Begin at the line containing "imported = [obj" and stop at the line containing "edge_radius = 0.0003"; copy those lines exactly, ends included, and nothing else.
>>>
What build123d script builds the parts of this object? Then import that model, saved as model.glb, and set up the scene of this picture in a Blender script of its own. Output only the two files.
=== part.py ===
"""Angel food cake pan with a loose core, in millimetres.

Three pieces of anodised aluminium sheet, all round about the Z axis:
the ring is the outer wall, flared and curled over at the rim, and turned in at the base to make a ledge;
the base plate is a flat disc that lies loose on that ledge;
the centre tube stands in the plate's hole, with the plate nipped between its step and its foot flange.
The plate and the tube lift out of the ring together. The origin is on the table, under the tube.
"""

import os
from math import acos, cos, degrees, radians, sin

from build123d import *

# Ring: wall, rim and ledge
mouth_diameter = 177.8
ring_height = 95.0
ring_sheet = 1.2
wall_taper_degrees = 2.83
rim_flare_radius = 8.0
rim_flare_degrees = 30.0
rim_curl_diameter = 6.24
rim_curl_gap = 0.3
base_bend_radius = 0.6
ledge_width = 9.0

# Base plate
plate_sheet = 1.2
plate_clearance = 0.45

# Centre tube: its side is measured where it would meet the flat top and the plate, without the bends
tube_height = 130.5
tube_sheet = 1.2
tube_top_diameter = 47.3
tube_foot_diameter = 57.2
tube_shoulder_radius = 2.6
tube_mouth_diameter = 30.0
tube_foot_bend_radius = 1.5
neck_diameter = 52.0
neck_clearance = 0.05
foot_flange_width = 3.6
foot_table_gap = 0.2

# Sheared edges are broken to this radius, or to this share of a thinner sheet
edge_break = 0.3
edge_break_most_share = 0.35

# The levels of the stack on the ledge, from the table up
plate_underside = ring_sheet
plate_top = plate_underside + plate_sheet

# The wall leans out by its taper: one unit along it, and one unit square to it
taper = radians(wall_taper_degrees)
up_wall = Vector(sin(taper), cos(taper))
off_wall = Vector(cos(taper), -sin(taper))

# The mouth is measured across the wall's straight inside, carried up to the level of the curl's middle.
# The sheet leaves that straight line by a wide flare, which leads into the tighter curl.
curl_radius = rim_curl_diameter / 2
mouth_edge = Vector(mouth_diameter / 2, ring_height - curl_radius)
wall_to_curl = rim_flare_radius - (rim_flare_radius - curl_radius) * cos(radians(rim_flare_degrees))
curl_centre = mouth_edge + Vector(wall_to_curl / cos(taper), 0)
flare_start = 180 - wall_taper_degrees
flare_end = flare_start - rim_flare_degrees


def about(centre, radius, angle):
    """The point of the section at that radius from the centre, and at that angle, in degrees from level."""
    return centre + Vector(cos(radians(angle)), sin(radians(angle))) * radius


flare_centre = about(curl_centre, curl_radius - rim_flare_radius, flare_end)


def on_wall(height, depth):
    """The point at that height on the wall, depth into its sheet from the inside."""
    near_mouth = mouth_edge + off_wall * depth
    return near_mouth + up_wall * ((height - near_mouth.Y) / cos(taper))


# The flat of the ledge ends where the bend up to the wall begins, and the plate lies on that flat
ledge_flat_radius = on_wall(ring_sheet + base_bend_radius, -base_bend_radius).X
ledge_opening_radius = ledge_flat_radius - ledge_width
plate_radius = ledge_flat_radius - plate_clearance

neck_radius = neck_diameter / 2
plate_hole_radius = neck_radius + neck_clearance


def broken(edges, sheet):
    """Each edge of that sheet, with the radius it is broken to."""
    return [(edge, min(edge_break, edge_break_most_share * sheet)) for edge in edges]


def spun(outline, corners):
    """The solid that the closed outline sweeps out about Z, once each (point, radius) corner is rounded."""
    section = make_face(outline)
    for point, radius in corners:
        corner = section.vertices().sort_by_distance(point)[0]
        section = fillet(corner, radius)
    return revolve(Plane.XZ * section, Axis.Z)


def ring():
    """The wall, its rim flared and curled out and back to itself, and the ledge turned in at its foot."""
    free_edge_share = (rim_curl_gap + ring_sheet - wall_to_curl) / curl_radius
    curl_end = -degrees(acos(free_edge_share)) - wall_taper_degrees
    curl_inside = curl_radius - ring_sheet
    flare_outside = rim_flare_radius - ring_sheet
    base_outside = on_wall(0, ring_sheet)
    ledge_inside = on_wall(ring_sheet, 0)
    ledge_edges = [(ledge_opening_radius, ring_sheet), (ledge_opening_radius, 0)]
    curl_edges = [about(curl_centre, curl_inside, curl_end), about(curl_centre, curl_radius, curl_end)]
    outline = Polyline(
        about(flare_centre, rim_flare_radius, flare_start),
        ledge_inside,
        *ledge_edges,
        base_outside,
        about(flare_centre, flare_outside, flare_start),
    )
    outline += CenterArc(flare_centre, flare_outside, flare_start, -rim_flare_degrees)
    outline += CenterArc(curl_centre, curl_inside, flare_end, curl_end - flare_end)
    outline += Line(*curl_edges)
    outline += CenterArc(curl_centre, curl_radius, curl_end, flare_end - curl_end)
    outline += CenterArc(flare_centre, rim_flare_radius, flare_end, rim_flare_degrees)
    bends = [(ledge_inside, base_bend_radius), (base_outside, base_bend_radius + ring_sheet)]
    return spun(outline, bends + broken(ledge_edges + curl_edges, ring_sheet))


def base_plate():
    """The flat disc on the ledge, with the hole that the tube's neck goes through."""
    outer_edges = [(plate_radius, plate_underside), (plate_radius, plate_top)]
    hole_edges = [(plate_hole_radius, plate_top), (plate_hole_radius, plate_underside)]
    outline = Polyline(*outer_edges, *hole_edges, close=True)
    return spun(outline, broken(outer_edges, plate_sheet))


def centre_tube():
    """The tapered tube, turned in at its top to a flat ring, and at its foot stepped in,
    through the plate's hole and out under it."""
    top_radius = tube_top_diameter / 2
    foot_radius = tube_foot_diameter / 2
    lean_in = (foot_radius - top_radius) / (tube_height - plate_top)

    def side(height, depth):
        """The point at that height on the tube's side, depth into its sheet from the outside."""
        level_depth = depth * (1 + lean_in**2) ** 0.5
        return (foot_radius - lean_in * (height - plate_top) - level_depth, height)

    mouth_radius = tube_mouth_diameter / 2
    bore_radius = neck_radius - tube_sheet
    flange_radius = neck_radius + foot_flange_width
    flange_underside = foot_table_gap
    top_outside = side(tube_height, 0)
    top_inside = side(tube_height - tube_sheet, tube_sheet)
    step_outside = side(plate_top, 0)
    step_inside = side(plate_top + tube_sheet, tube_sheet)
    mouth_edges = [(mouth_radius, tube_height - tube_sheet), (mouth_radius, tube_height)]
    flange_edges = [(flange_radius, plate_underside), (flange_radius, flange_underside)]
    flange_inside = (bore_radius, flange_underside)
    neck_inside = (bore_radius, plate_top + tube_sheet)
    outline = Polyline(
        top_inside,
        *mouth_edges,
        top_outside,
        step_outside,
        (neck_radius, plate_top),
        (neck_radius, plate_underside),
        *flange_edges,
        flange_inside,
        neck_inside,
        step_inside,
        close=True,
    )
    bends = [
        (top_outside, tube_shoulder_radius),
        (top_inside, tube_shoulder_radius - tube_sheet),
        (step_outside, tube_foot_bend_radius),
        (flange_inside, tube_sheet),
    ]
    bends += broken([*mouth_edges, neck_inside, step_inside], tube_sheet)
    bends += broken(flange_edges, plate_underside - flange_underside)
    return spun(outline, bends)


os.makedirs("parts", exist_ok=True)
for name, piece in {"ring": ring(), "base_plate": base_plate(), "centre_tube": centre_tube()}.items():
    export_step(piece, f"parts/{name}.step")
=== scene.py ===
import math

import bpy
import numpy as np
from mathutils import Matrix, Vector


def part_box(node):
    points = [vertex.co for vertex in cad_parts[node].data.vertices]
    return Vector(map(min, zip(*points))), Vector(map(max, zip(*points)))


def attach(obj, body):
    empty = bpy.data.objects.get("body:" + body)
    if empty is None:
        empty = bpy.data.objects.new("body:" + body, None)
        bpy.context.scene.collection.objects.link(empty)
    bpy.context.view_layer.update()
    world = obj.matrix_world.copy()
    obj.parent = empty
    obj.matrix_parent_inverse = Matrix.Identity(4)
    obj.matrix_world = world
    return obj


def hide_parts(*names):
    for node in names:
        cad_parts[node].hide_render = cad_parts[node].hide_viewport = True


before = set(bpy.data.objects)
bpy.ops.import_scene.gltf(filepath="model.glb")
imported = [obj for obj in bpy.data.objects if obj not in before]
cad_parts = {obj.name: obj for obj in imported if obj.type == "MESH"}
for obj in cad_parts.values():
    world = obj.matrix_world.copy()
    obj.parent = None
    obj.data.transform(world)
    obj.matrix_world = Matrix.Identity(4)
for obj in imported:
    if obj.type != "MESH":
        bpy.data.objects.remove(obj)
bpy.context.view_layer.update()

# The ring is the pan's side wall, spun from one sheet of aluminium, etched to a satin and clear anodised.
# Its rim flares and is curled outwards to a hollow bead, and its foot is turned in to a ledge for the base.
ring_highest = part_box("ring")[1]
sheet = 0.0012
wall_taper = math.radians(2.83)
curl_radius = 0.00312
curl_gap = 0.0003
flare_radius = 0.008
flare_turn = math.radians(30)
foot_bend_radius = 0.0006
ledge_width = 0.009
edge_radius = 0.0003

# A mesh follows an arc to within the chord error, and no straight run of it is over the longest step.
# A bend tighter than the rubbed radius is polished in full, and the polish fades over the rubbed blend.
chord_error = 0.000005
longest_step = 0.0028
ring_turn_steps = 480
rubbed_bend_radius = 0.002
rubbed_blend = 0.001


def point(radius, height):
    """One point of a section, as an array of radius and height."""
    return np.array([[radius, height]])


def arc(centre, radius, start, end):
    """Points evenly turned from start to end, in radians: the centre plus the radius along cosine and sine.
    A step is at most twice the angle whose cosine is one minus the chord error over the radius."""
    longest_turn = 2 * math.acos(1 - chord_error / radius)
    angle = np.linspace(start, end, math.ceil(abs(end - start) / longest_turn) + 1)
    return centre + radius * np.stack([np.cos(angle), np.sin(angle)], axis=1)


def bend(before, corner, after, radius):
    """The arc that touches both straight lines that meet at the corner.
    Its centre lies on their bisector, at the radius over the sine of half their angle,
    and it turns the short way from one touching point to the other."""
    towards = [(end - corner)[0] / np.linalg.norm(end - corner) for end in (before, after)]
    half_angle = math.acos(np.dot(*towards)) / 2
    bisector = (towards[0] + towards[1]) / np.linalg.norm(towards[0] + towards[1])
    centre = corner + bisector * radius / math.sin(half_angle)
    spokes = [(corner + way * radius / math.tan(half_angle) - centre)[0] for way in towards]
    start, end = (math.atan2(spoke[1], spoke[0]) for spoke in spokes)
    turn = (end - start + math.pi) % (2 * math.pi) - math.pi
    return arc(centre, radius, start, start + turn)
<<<
**RESPONSE BELOW**
imported = [obj for obj in bpy.data.objects if obj not in before]
cad_parts = {obj.name: obj for obj in imported if obj.type == "MESH"}
for obj in cad_parts.values():
    world = obj.matrix_world.copy()
    obj.parent = None
    obj.data.transform(world)
    obj.matrix_world = Matrix.Identity(4)
for obj in imported:
    if obj.type != "MESH":
        bpy.data.objects.remove(obj)
bpy.context.view_layer.update()

# The ring is the pan's side wall, spun from one sheet of aluminium, etched to a satin and clear anodised.
# Its rim flares and is curled outwards to a hollow bead, and its foot is turned in to a ledge for the base.
ring_highest = part_box("ring")[1]
sheet = 0.0012
wall_taper = math.radians(2.83)
curl_radius = 0.00312
curl_gap = 0.0003
flare_radius = 0.008
flare_turn = math.radians(30)
foot_bend_radius = 0.0006
ledge_width = 0.009
edge_radius = 0.0003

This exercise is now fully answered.